Bright Data allows customers from every industry to retrieve public web data in a flexible and reliable way. Bright Data uses automation to power its web scraper solutions, which helps it gather data at scale and convert it into a structured, organized form for viewing.

“eCommerce was our number one industry for obvious reasons, such as price comparison and competition. It’s just about knowing what the competitors are doing, trying to optimize based on that knowledge,” said Or.

Bright Data is also a go-to resource for financial services, online marketing, and cybersecurity sectors, to name a few. Its solutions enable users to collect the data they need to make informed business decisions and stay agile in their markets.

Bright Data offers a variety of solutions to help businesses implement web scraping into their processes. Companies can use its Scraping Browser API to scrape with website unblocking automation, its Web Scraper IDE to build their own solution effortlessly, or visit its Dataset Marketplace to access freshly populated and validated datasets.

Level Up Your Data Analytics With Bright Insights

Leveraging AI has helped Bright Data elevate its web scraping process. It not only boosted the automation capabilities but also increased the quality of the data collected. AI allows users to better understand the content and context of the data they want to scrape.

Bright Data’s use of AI has also helped it enter the data analytics arena. Not too long ago, Bright Data acquired Market Beyond, a leading eCommerce data insights provider. “And we launched our own AI product, Bright Insights. So we ruled the web data collection industry for a while and wanted to give additional value to our customers,” said Or.

Bright Insights takes the company’s web scraping to the next level by providing a data analytics suite to help users get more out of their data. Users receive actionable, AI-driven insights covering any category and product at any time. This way, teams can unlock more value from their data collection and make better data-driven business decisions.

Bright Insights webpage
Bright Insights allows teams to analyze their data and extract insights with AI.

“For specific niches, they need to be on top of everything in real time and be the best. And they will usually buy specific datasets not as broad as GenAI, so they can refresh the data and be the best in that single job,” said Or.

Bright Data empowers teams to gain a competitive advantage with its data solutions. Companies need fresh data to make relevant changes and stay agile in their markets. Combining Bright Data’s web scraping tools and Bright Insights allows them to do so. Bright Data’s State of Public Web Data Report 2024 also goes into detail as to how businesses are accessing public web data, and the value in this process.

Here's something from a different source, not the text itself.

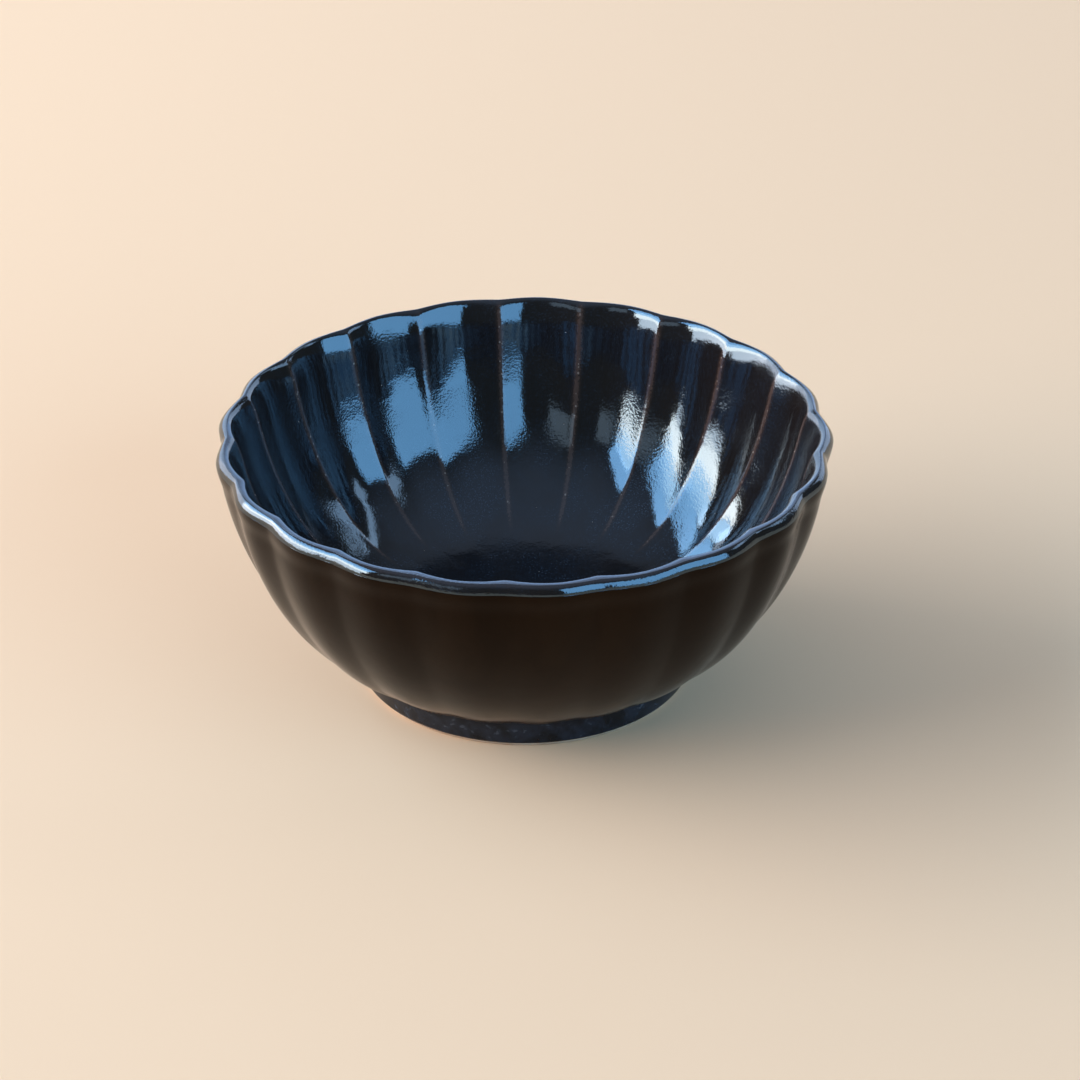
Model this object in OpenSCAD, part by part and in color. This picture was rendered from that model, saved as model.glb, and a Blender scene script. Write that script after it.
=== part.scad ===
// Small fluted stoneware dish for soy sauce: a pressed bowl on a foot ring, under an iron glaze

/* [Bowl] */
// Diameter over the outer lobes, at the lip
bowl_d = 90; // [80:1:104]
// Height from the table to the crest of the lip
bowl_h = 38.4; // [33:0.2:44]
// Fired clay between the underside and the middle of the floor
floor_t = 2.4; // [1.8:0.1:3.4]
// How full the outside is low down: a higher number gives a squarer belly
outer_fullness = 3.5; // [3.1:0.1:3.9]
// How soon the outside starts to lean in below the lip: a lower number leans in sooner
outer_sweep = 1.5; // [1.36:0.02:1.6]
// How full the inside is low down
inner_fullness = 4.45; // [4.1:0.05:4.8]
// How soon the inside starts to lean in below the lip
inner_sweep = 1.32; // [1.24:0.02:1.4]

/* [Flutes] */
// Number of flutes round the wall
flute_count = 21; // [17:1:25]
// Height of the sharp ribs over the channels between them, at the lip
rib_h = 1.2; // [0.8:0.1:1.5]
// Diameter at which the ribs run out into the plain floor
rib_end_d = 48; // [42:1:54]
// Diameter from which the ribs are no longer held back by the floor
rib_full_d = 72; // [66:1:78]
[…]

Improving the AI Journey and Web Scraping Industry

As Or said, without data, AI would not exist. AI lives and relies on data to generate its solutions and power its capabilities. Public web data can play a crucial role in its progression. Or told us AI surpassed Bright Data’s primary audience, eCommerce, for web scraping in 2023.

“Our customers need vast amounts of data, but the data must be extremely fresh. It’s all about knowing what happened now, a second ago, not a month ago. And you can only do that if you get a lot of fresh data and if you trust the quality of it,” said Or.

Companies need relevant information to train their AI models or their solutions will be outdated. Bright Data allows teams to collect fresh, high-quality data to improve their AI journey. Bright Data also seeks to improve the web scraping process with its soon-to-be-released tool, Bright Shield.

“It’s something we built for ourselves. Just last year, we realized that we have a huge product here. So we talked to multiple potential customers, and everyone wanted it,” said Or.

Bright Shield’s suite of products takes a new approach. It will allow companies to enforce internal scraping policies and safeguard their operations based on their needs. One of the products is domain specification, which will enable teams to classify websites with automated rules and block requests to flagged websites.

“So users can’t even make that mistake, and that’s just one feature under Bright Shield. The main value of it is to help customers enforce company policy. So, for the first time, we’re selling that to the compliance teams and engineering teams that need data to do whatever they need. So it should help them to do their job,” said Or.